WARNING: Thread Thread[worker_pool-203,5,main]=Thread[worker_pool-203,5,main] has been blocked for 87372 ms, time limit is 60000 msio.vertx.core.VertxException: Thread blocked
    at java.base@13.0.2/jdk.internal.misc.Unsafe.park(Native Method)
    at java.base@13.0.2/java.util.concurrent.locks.LockSupport.park(LockSupport.java:194)
    at java.base@13.0.2/java.util.concurrent.CompletableFuture$Signaller.block(CompletableFuture.java:1867)
    at java.base@13.0.2/java.util.concurrent.ForkJoinPool.managedBlock(ForkJoinPool.java:3137)
    at java.base@13.0.2/java.util.concurrent.CompletableFuture.waitingGet(CompletableFuture.java:1894)
    at java.base@13.0.2/java.util.concurrent.CompletableFuture.get(CompletableFuture.java:2069)
    at app//io.lettuce.core.AbstractRedisClient.shutdown(AbstractRedisClient.java:504)
    at app//io.lettuce.core.AbstractRedisClient.shutdown(AbstractRedisClient.java:472)
    at app//...application_code_traces...
    at app//io.vertx.core.eventbus.impl.HandlerRegistration.deliver(HandlerRegistration.java:278)
    at app//io.vertx.core.eventbus.impl.HandlerRegistration.handle(HandlerRegistration.java:264)
    at app//io.vertx.core.eventbus.impl.EventBusImpl$InboundDeliveryContext.next(EventBusImpl.java:567)
    at app//io.vertx.core.eventbus.impl.EventBusImpl.lambda$deliverToHandler$4(EventBusImpl.java:527)
    at app//io.vertx.core.eventbus.impl.EventBusImpl$$Lambda$1236/0x0000000800f8c040.handle(Unknown Source)
    at app//io.vertx.core.impl.ContextImpl.executeTask(ContextImpl.java:366)
    at app//io.vertx.core.impl.WorkerContext.lambda$wrapTask$0(WorkerContext.java:35)
    at app//io.vertx.core.impl.WorkerContext$$Lambda$155/0x0000000800d0c040.run(Unknown Source)
    at app//io.vertx.core.impl.TaskQueue.run(TaskQueue.java:76)
    at app//io.vertx.core.impl.TaskQueue$$Lambda$137/0x0000000800cea040.run(Unknown Source)
    at java.base@13.0.2/java.util.concurrent.ThreadPoolExecutor.runWorker(ThreadPoolExecutor.java:1128)
    at java.base@13.0.2/java.util.concurrent.ThreadPoolExecutor$Worker.run(ThreadPoolExecutor.java:628)
    at app//io.netty.util.concurrent.FastThreadLocalRunnable.run(FastThreadLocalRunnable.java:30)
    at java.base@13.0.2/java.lang.Thread.run(Thread.java:830)
seabamirum commented 9 months ago

This is happening to me as well. The thread dump has the shutdownhook in a WAITING state, with several lettuce threads afterwards in a TIMED_WAITING state.

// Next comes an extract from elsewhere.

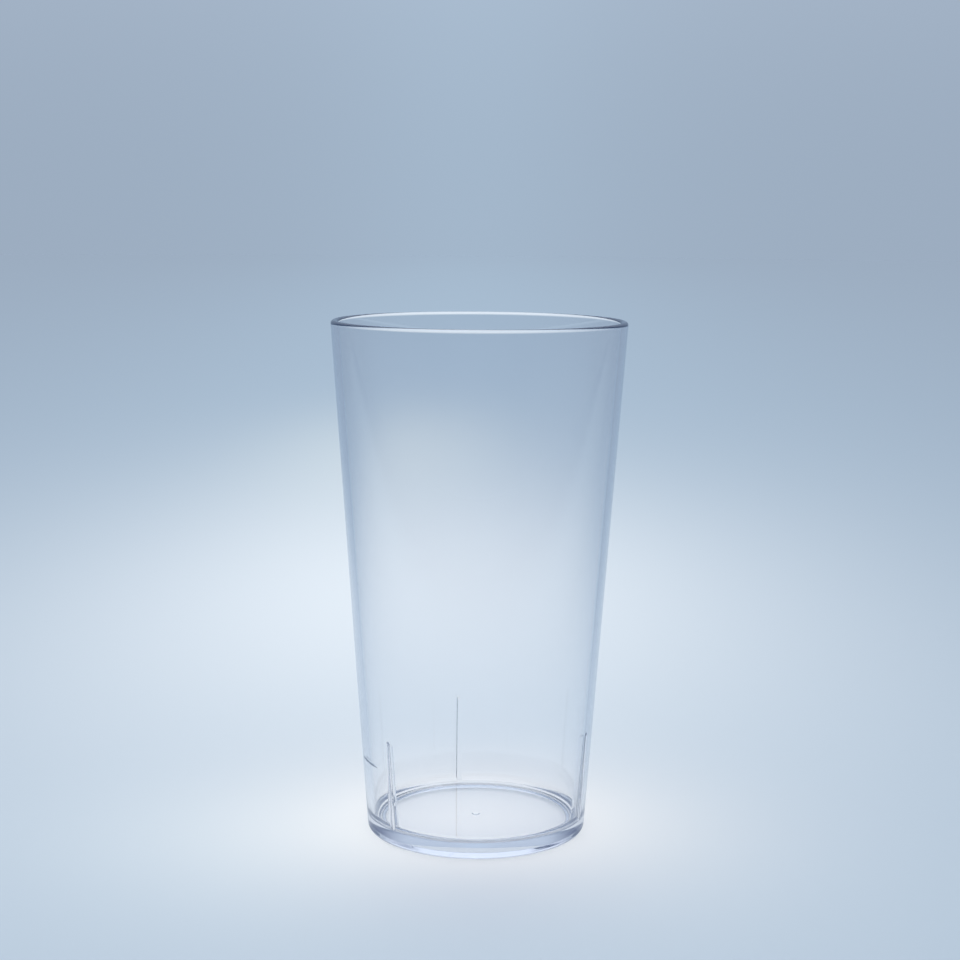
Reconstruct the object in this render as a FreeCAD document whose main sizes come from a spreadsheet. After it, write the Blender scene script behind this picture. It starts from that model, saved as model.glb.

"SpringApplicationShutdownHook" #23 [8271] prio=5 os_prio=0 cpu=35.43ms elapsed=11.42s tid=0x00007f7574167590 nid=8271 waiting on condition  [0x00007f7526dfc000]
   java.lang.Thread.State: WAITING (parking)
    at jdk.internal.misc.Unsafe.park(java.base@19.0.2/Native Method)
    - parking to wait for  <0x00000000892083c0> (a java.util.concurrent.CompletableFuture$Signaller)
    at java.util.concurrent.locks.LockSupport.park(java.base@19.0.2/LockSupport.java:221)
    at java.util.concurrent.CompletableFuture$Signaller.block(java.base@19.0.2/CompletableFuture.java:1864)
    at java.util.concurrent.ForkJoinPool.unmanagedBlock(java.base@19.0.2/ForkJoinPool.java:3745)
    at java.util.concurrent.ForkJoinPool.managedBlock(java.base@19.0.2/ForkJoinPool.java:3690)
    at java.util.concurrent.CompletableFuture.waitingGet(java.base@19.0.2/CompletableFuture.java:1898)
    at java.util.concurrent.CompletableFuture.get(java.base@19.0.2/CompletableFuture.java:2072)
    at io.lettuce.core.AbstractRedisClient.shutdown(AbstractRedisClient.java:529)
    at org.springframework.data.redis.connection.lettuce.LettuceConnectionFactory.stop(LettuceConnectionFactory.java:922)
    at org.springframework.context.SmartLifecycle.stop(SmartLifecycle.java:117)

"lettuce-epollEventLoop-16-2" #57 [8272] daemon prio=5 os_prio=0 cpu=37.17ms elapsed=11.39s tid=0x00007f757c06ed50 nid=8272 waiting on condition  [0x00007f7527ffe000]
   java.lang.Thread.State: TIMED_WAITING (sleeping)
    at java.lang.Thread.sleep0(java.base@19.0.2/Native Method)

...
yangbodong22011 commented 9 months ago

FYI: eventually I used r.shutdownAsync() instead of r.close() and the problem went away.